Hinson would continue to help Forbes with organizing, assisting at Fairfax Lesbian and Gay Citizens Association events, advising Virginians for Justice, and working at the TV station he helped found with Forbes and others, GAY FAIRFAX.

Much more than that

Hinson’s life before activism was much different than the scandal narrative would suggest, and his tension with the past reflected an effort to navigate life in (and out of) the closet. Even so, it’s difficult to find his involvement with any particular legislative act that can be construed as anti-gay.

Hinson was faced with one solitary anti-gay vote, an anti-promotion of homosexuality amendment to the Legal Services Corporation Authorization Bill in 1980. When the amendment was offered by Rep. Larry McDonald (D-Ga.), rather than vote on it, Hinson left the floor and went to a physician’s appointment. Hinson noted this in a personal letter in which he explains that author Michelangelo Signorile, in writing the first edition of Queer in America, erred in stating he had voted against gay rights.

In the second edition of Queer in America, no such assertion exists.

“I can’t look into his heart,” Hinson wrote of Signorile’s first attempt, “but I can judge his research skills which, in my case, are absolutely abominable.”
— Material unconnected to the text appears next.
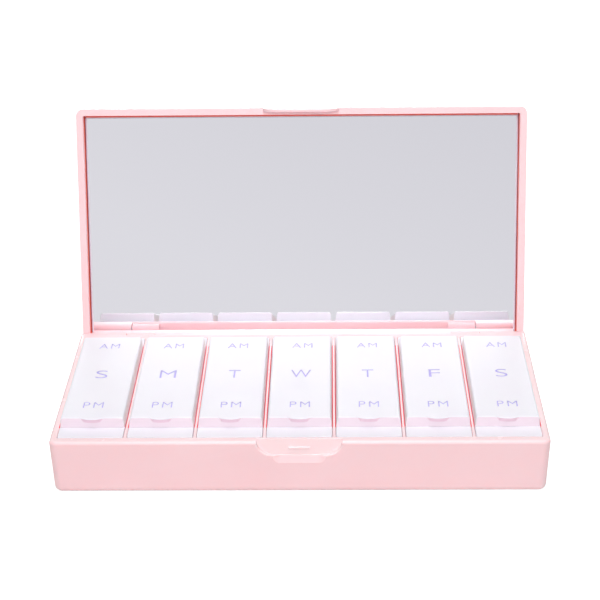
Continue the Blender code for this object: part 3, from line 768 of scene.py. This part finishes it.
# %% Cut all but the skirt, knuckles and tab below the rim
TAB_HALF = 16.0
TAB_BOTTOM = 16.5
TAB_CORNER = 6.9
TAB_THICKNESS = 1.2
SKIRT_HALF = LID_KNUCKLE[0] + 0.8
KNUCKLE_FOOT = 18.1
BACK = HALF_DEPTH + OVERRUN * 2
below = block(
    "below_rim", (-REACH, -HALF_DEPTH - OVERRUN, LID_BLANK_BOTTOM - OVERRUN),
    (REACH, HALF_DEPTH + OVERRUN, LID_RIM),
)
keepers = [
    block("skirt", (-SKIRT_HALF, HINGE_Y + PIN_BORE_RADIUS, HINGE_Z), (SKIRT_HALF, BACK, LID_BAND_TOP)),
    flap("tab", TAB_HALF, TAB_BOTTOM, TAB_CORNER, FRONT - OVERRUN * 2, FRONT + TAB_THICKNESS, LID_BAND_TOP),
]
for side in (-1, 1):
    inner, outer = sorted((side * LID_KNUCKLE[0], side * LID_KNUCKLE[1]))
    keepers.append(rod("lid_knuckle", inner, outer, KNUCKLE_RADIUS, HINGE_Y, HINGE_Z))
    keepers.append(block("knuckle_back", (inner, HINGE_Y, KNUCKLE_FOOT), (outer, BACK, LID_BAND_TOP)))
cut(below, *keepers)
cut(lid, below)
print("skirt, knuckles and tab are left below the rim")

# %% [markdown]
# The hollow for the mirror is cut with a block that is scored first, a little above the lid's rim, so
# that the inner walls keep an edge there, where their shade will change.

# %% Hollow the lid and bore its knuckles
CAVITY_HALF = 92.2
CAVITY_FRONT = FRONT + 2.8
CAVITY_BACK = 47.5
CAVITY_CORNER = 0.7
LID_CEILING = 30.7
GLOW_FROM = 25.6
cavity = block(
    "lid_cavity", (-CAVITY_HALF, CAVITY_FRONT, LID_RIM - OVERRUN), (CAVITY_HALF, CAVITY_BACK, LID_CEILING)
)
fillet(cavity, CAVITY_CORNER, 4, lambda p: True, along=Z)
score(cavity, GLOW_FROM, Z)
cut(lid, cavity)
for side in (-1, 1):
    inner, outer = sorted((side * (LID_KNUCKLE[0] - OVERRUN), side * (LID_KNUCKLE[1] + OVERRUN)))
    cut(lid, rod("pin_bore", inner, outer, PIN_BORE_RADIUS, HINGE_Y, HINGE_Z, sides=24))
print("lid hollow is", round(LID_CEILING - LID_RIM, 1), "mm deep")

# %% [markdown]
# ## Finishing and opening the lid
#
# Beside the mirror the lid's inner walls are thin and lit through from behind, and each is seen again
# in the glass, so the strip next to the glass glows orange-red in the photograph. It takes that shade,
# and the rest of the walls stays pink. The rim is one face with a hole in it, which a mesh can't hold,
# so the lid is scored down its middle first. Then the shut lid is turned about the hinge line to where
# it rests, leaning back, and the turn is applied to its mesh.


# %% Finish and open the lid
def open_with_lid(piece):
    """Turn a piece that was modelled shut about the lid's hinge, and keep the turn in its mesh."""
    hold(piece)
    hinge = Vector((0, HINGE_Y * MM, HINGE_Z * MM))
    turn = Matrix.Rotation(-LID_OPENING, 4, "X")
    piece.matrix_world = Matrix.Translation(hinge) @ turn @ Matrix.Translation(-hinge)
    bpy.ops.object.transform_apply(location=True, rotation=True, scale=True)


score(lid, 0, X)
soften(lid, 0.18)
give(lid, pink_abs, pink_glow)
paint(lid, pink_glow, lambda p: (
    abs(p.x) < CAVITY_HALF + 0.1 and CAVITY_FRONT - 0.1 < p.y < CAVITY_BACK - 0.2
    and GLOW_FROM < p.z < LID_CEILING - 0.2
))
open_with_lid(lid)
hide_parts("case_lid")
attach(lid, "lid")
cad_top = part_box("case_lid")[1][2]
print("top of the open lid, mm:", round(max(p.co.z for p in lid.data.vertices) / MM, 2),
      "and of its engineering model:", round(cad_top / MM, 2))

# %% [markdown]
# ## The mirror
#
# The mirror is a glass plate with rounded corners. Its edge is ground, and glass carries what stands
# beside it along its edge, so a narrow rose line comes first, a painted reflection of the pink wall, then
# a bluish polished line, and then the silvered face. Along the top the first line is red, a painted
# reflection of the orange-red wall there. The plate is scored right round with bisect where these lines
# change, at both sides and at the top. At the hinge side its edge is hidden behind the tray.

# %% Make the mirror plate
MIRROR_HALF = 91.9
MIRROR_FRONT_Y = -47.1
MIRROR_BACK_Y = 47.4
MIRROR_FACE = 28.7
MIRROR_BACK = 29.8
MIRROR_CORNER = 1.0
SIDE_LINES = (91.6, 91.1)
TOP_LINES = (-46.25, -45.8)
mirror = block(
    "mirror_plate", (-MIRROR_HALF, MIRROR_FRONT_Y, MIRROR_FACE), (MIRROR_HALF, MIRROR_BACK_Y, MIRROR_BACK)
)
fillet(mirror, MIRROR_CORNER, 6, lambda p: True, along=Z)
for line in SIDE_LINES:
    score(mirror, line, X)
    score(mirror, -line, X)
for line in TOP_LINES:
    score(mirror, line, Y)
DOWN = (0, 0, -1)
# The rose and red lines along the edge are painted reflections of the lid's walls.
give(mirror, edge_painted_pink_reflection, edge_of_blue, mirror_silver, edge_painted_red_reflection)
paint(mirror, edge_of_blue, lambda p: abs(p.x) < SIDE_LINES[0] and p.y > TOP_LINES[0], facing=DOWN)
paint(mirror, mirror_silver, lambda p: abs(p.x) < SIDE_LINES[1] and p.y > TOP_LINES[1], facing=DOWN)
paint(mirror, edge_painted_red_reflection, lambda p: abs(p.x) < SIDE_LINES[0] and p.y < TOP_LINES[0], facing=DOWN)
bpy.ops.object.shade_flat()
open_with_lid(mirror)
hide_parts("mirror")
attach(mirror, "lid")
print("mirror plate, faces:", len(mirror.data.polygons))

# %% [markdown]
# ## A pill box
#
# Each white box has two wells and a ledge at both ends. One box is made at the Sunday place, with every
# hollow that a moulder would core out, and the other six are copies.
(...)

Hinson’s congressional career was remembered fondly, and to this day still is.

Stuart P. Stevens, once a Hinson staffer and campaign worker, recalled in a 1995 Clarion-Ledger article that Hinson was “an exceedingly bright, very gifted person in many ways.” Stevens and Hinson originally met when Stevens was a page for Rep. Charley Griffin (D-Miss.), Hinson was the Chief of Staff.

Stevens, today a media consultant who served in Mitt Romney’s 2008 primary campaign and became the Utah Governor’s (and now US Senate Candidate) top strategist for 2012, still has warm memories of Hinson.
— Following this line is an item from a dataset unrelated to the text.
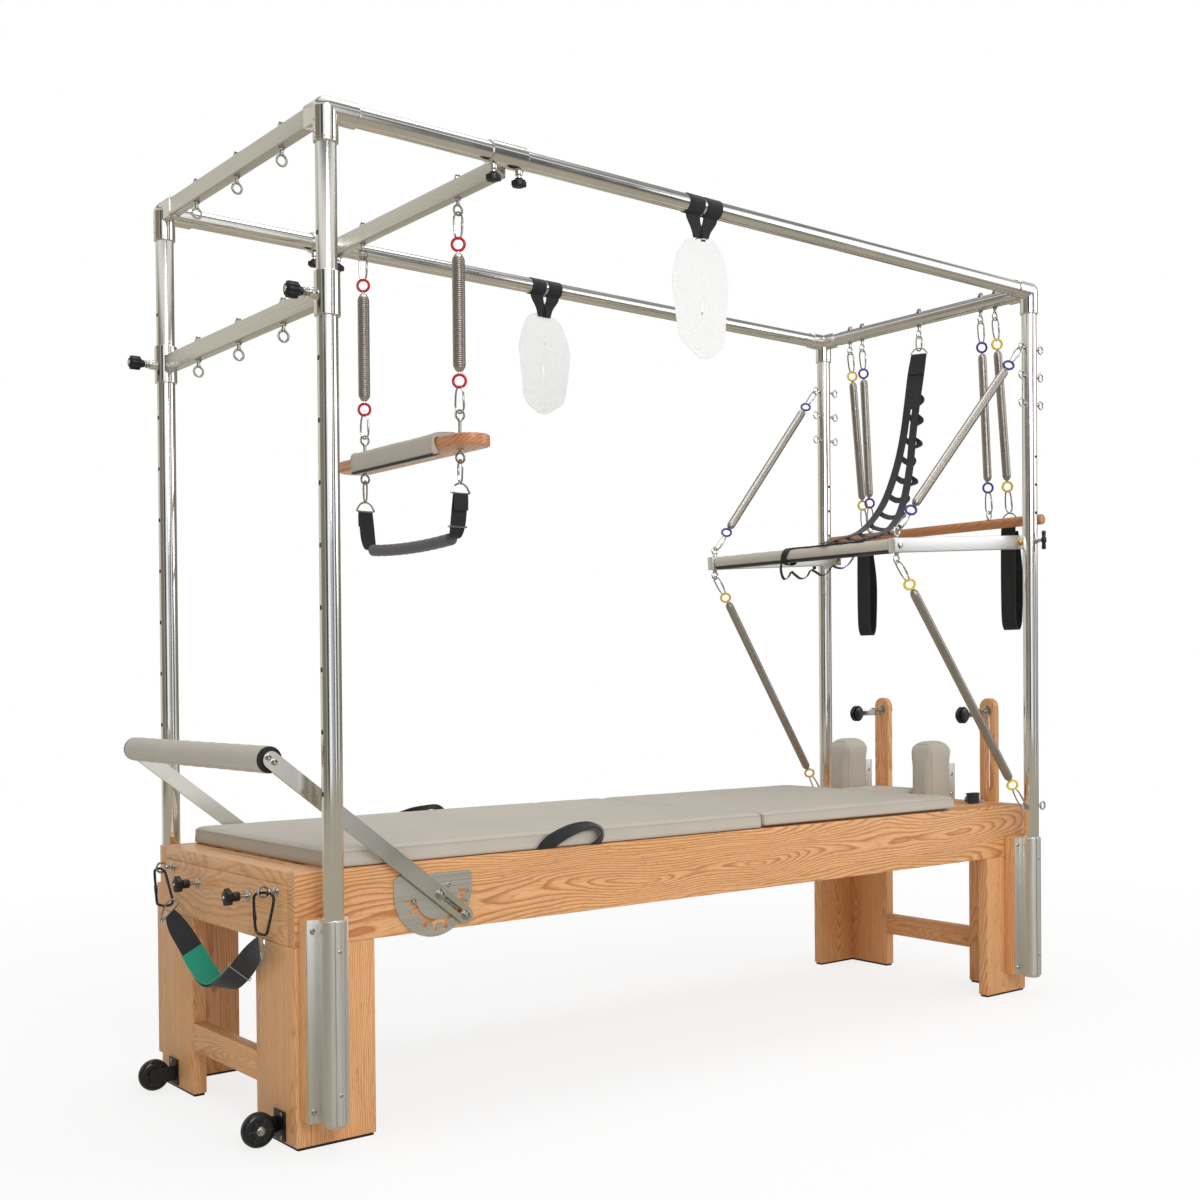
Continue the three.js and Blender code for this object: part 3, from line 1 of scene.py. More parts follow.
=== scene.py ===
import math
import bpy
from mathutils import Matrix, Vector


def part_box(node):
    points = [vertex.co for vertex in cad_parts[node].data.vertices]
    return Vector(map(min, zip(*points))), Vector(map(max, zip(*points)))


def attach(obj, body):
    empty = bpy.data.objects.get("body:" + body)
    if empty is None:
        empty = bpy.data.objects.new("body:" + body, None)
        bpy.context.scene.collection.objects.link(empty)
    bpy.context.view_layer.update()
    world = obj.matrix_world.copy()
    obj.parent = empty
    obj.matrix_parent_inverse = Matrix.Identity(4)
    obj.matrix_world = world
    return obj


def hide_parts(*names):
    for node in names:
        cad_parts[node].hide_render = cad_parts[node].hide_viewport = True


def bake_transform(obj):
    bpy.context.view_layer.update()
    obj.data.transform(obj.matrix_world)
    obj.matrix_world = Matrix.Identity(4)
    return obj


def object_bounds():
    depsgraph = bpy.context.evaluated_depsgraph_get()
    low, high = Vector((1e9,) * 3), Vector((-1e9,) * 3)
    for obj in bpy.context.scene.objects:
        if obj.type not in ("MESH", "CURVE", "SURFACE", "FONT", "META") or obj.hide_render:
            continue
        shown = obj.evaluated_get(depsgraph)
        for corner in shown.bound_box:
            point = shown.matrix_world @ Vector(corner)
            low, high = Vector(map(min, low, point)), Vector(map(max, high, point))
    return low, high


bl_info = {
    "name": "Trapeze Table Dresser",
    "version": (1, 0, 0),
    "blender": (4, 5, 0),
    "location": "View3D > Sidebar > Trapeze Table",
    "description": "Dresses the packed trapeze table with timber, tube, springs, webbing and upholstery",
    "category": "Object",
}

import bmesh
import bpy
from bpy.props import FloatProperty, FloatVectorProperty, PointerProperty
from bpy.types import Operator, Panel, PropertyGroup
from mathutils import Matrix, Vector, noise
from mathutils.bvhtree import BVHTree

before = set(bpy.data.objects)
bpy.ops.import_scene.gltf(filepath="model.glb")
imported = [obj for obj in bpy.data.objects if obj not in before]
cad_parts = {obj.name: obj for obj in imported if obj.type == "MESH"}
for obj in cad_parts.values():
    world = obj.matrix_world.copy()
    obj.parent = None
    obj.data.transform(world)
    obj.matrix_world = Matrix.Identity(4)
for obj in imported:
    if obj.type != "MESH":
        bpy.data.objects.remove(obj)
cad_lo, cad_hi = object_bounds()

MM = 0.001
SIDES = (("right", -1), ("left", 1))


def centre_of(node):
    """The middle of a CAD piece's box, as three numbers."""
    return tuple((low + high) / 2 for low, high in zip(*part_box(node)))


POST_X = centre_of("socket_foot_right")[0]


def at(x, y, z):
    """A place in millimetres from the foot posts' line, the middle and the floor, in row metres."""
    return Vector((x * MM + POST_X, y * MM, z * MM))


def tone(red, green, blue):
    """A colour given as it looks on screen, 0 to 255, in the values the shader takes."""
    return tuple(((c / 255 + 0.055) / 1.055) ** 2.4 if c > 10 else c / 255 / 12.92 for c in (red, green, blue))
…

“Jon ran against the son of Senator John Stennis and no one thought he could win,” said Stuart of Hinson’s first campaign. “He called me when I was in film school at UCLA and asked me to make ads for him. I told him that I really didn’t know how to make ads, but he said he couldn’t afford to hire anyone and I had to. Sort of joking but sort of not. He ended up winning which really was a function of him being a good candidate and being in the right place at the right time, not our ads. “

“Jon was a wonderful person,” recalled Stevens. “Funny, smart, very kind to those working for him. You know he came from Tylertown, Mississippi, and his dad was a Democratic Supervisor. Loved his parents.” Hinson’s mother and father both tragically perished after a fire in 1984.
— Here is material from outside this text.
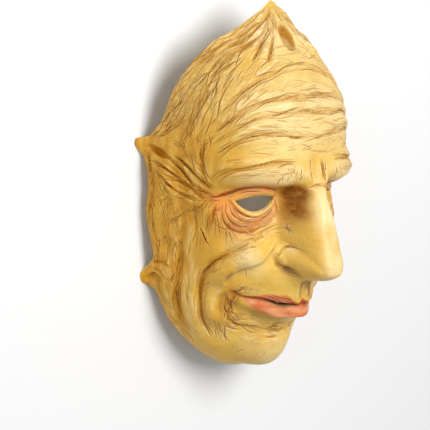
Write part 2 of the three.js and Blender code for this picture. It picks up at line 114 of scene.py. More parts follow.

According to the New York Times, his father was in his fifth term as supervisor and his mother was the Tylertown librarian at the time. “Those small-town Mississippi roots were always with Jon,” remarked Stevens.

Saying goodbye

Stevens says he and Hinson didn’t remain as close as he had liked. “I spoke to Jon a few times after he resigned but sadly didn’t really stay in touch,” said Stuart. “I wish I had.”

Bart Forbes’ tribute to Hinson drew on not only his memories, but those of Hinson’s friends from Mississippi. So touched by Hinson were these friends that one offered the following words to Forbes: “It was great to have had the opportunity to spend time with Jon on his last two visits to Tylertown. Although there were years when I did not see him I never lost faith in him.”

Yet, it’s in Hinson’s own words that his humanity is most visible.

In his address to Virginians for Justice, Hinson begins his closing remarks with the following:

“Let us not be blinded to the intentions of those who mean to do us harm but let us not be blinded to the efforts being made by the good-hearted people out there who may not yet be ready to make a whole-hearted commitment to our cause…for ignorance is a curable disease. Finally, let us hold tightly to each other, believing in each other, and believing in the essential. Consummate rightness of our cause in its eventual triumph. It will come, soon or late, it will come.”

Hinson died of respiratory failure resulting from AIDS in Silver Spring, Maryland in July of 1995. He was 53.